Donavan turned his head, checking to see how
close his pursuers were. They were running after him at different
speeds; the last in line loping along with a bad leg. He turned
back the way he was going and smashed right into a death walker who
had appeared out of nowhere. It was a woman.
Her skin was weathered and brown, her hair
stringy and sand colored. Donavan’s momentum combined with the
woman’s slight weight bowled her over in the street. He had tumbled
one way, her another. Donavan was so startled and terrified that he
managed to scrabble quickly back to his feet. If he remained on the
ground even a moment, the horrifying ghouls would swoop down upon
him, tearing him apart before he could get away.
A wooden fence sprang into view as he ran
toward the edge of the town. Another death walker was feeding upon
the carcass of a dead horse, pulling its innards out onto the
ground, gleefully taking its fill. Another pony was pacing near the
backside of the fence, clearly terrified of sharing the fate of the
slaughtered animal.
Donavan came up with a plan as he reached
the fence and climbed over. The feasting death walker had not even
noticed him yet, still kneeling before the horse with its back to
him. He ran upon the fiend before it could react, using the machete
to slice the creatures head cleanly away from its shoulders.
Leaping over the horse carcass, Donavan
charged toward the other pony. He had neither bridle nor saddle,
but Donavan had always been a good rider. The pony did not try to
get away, instead appearing relieved that someone normal had come
to help it get away. Donavan grabbed the mane trailing down the
pony’s neck and swung himself up onto the beast’s back.

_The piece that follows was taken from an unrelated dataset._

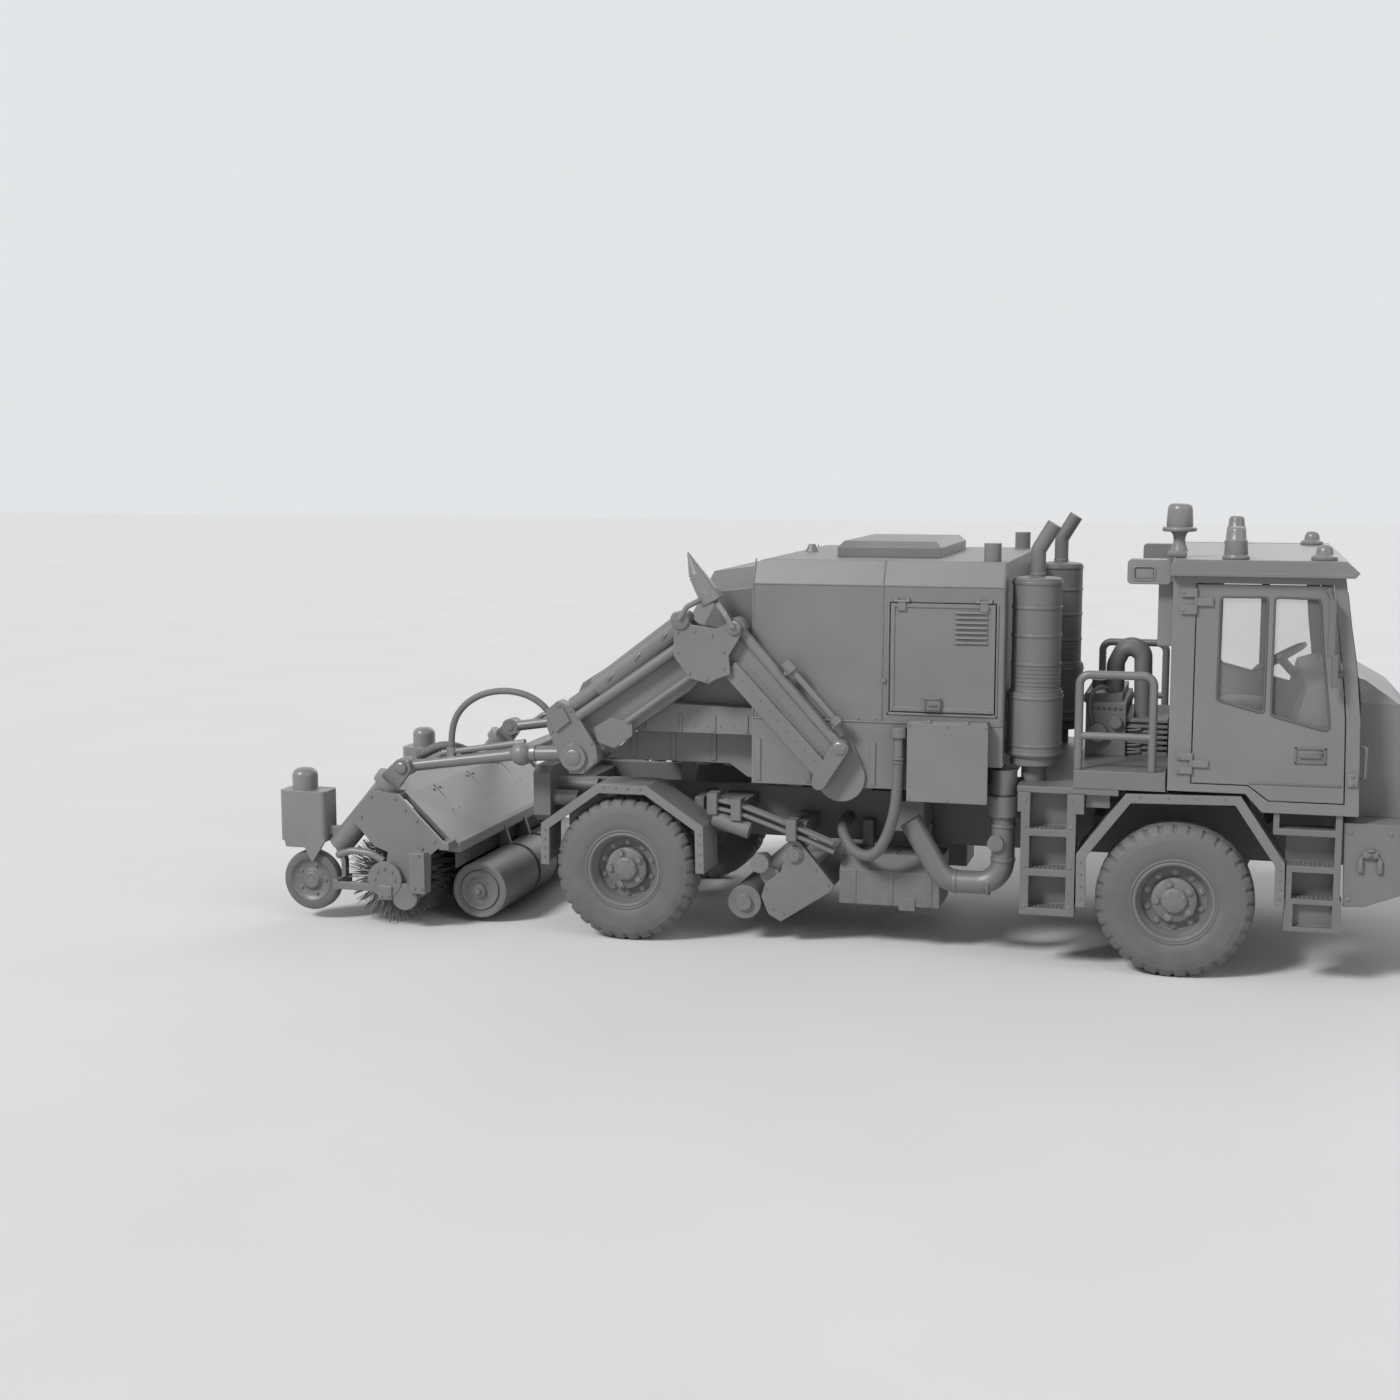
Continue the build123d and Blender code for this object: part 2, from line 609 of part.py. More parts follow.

Looking back, he found the death walkers
coming over and under the fence. They ran at him as Donavan kicked
his heels into the pony’s sides. The animal took off, directed by
Donavan’s clutch of mane within his hand. He had dropped the
hatchet, but kept the machete. Two of the male death walkers were
knocked aside by the pony’s shoulders. Donavan struck a final blow
to the female as she tried to flank him.
The machete cleaved a hunk of skull away
from her head, sending her tumbling into the horse manure littering
the pen. Donavan didn’t look back. He urged the pony on toward the
fence. At the last moment, they leaped as one over the top rung of
the wooden fence, barely clearing it with the pony’s hind
hooves.
Horse and rider left the remaining death
walkers in their wake, galloping away from the village at top
speed. Donavan patted the pony’s neck, whispering a prayer of
thanksgiving under his breath to Elithias. They had no food and no
water, but they did have their lives. And both horse and rider
were, in their own ways, grateful for that much.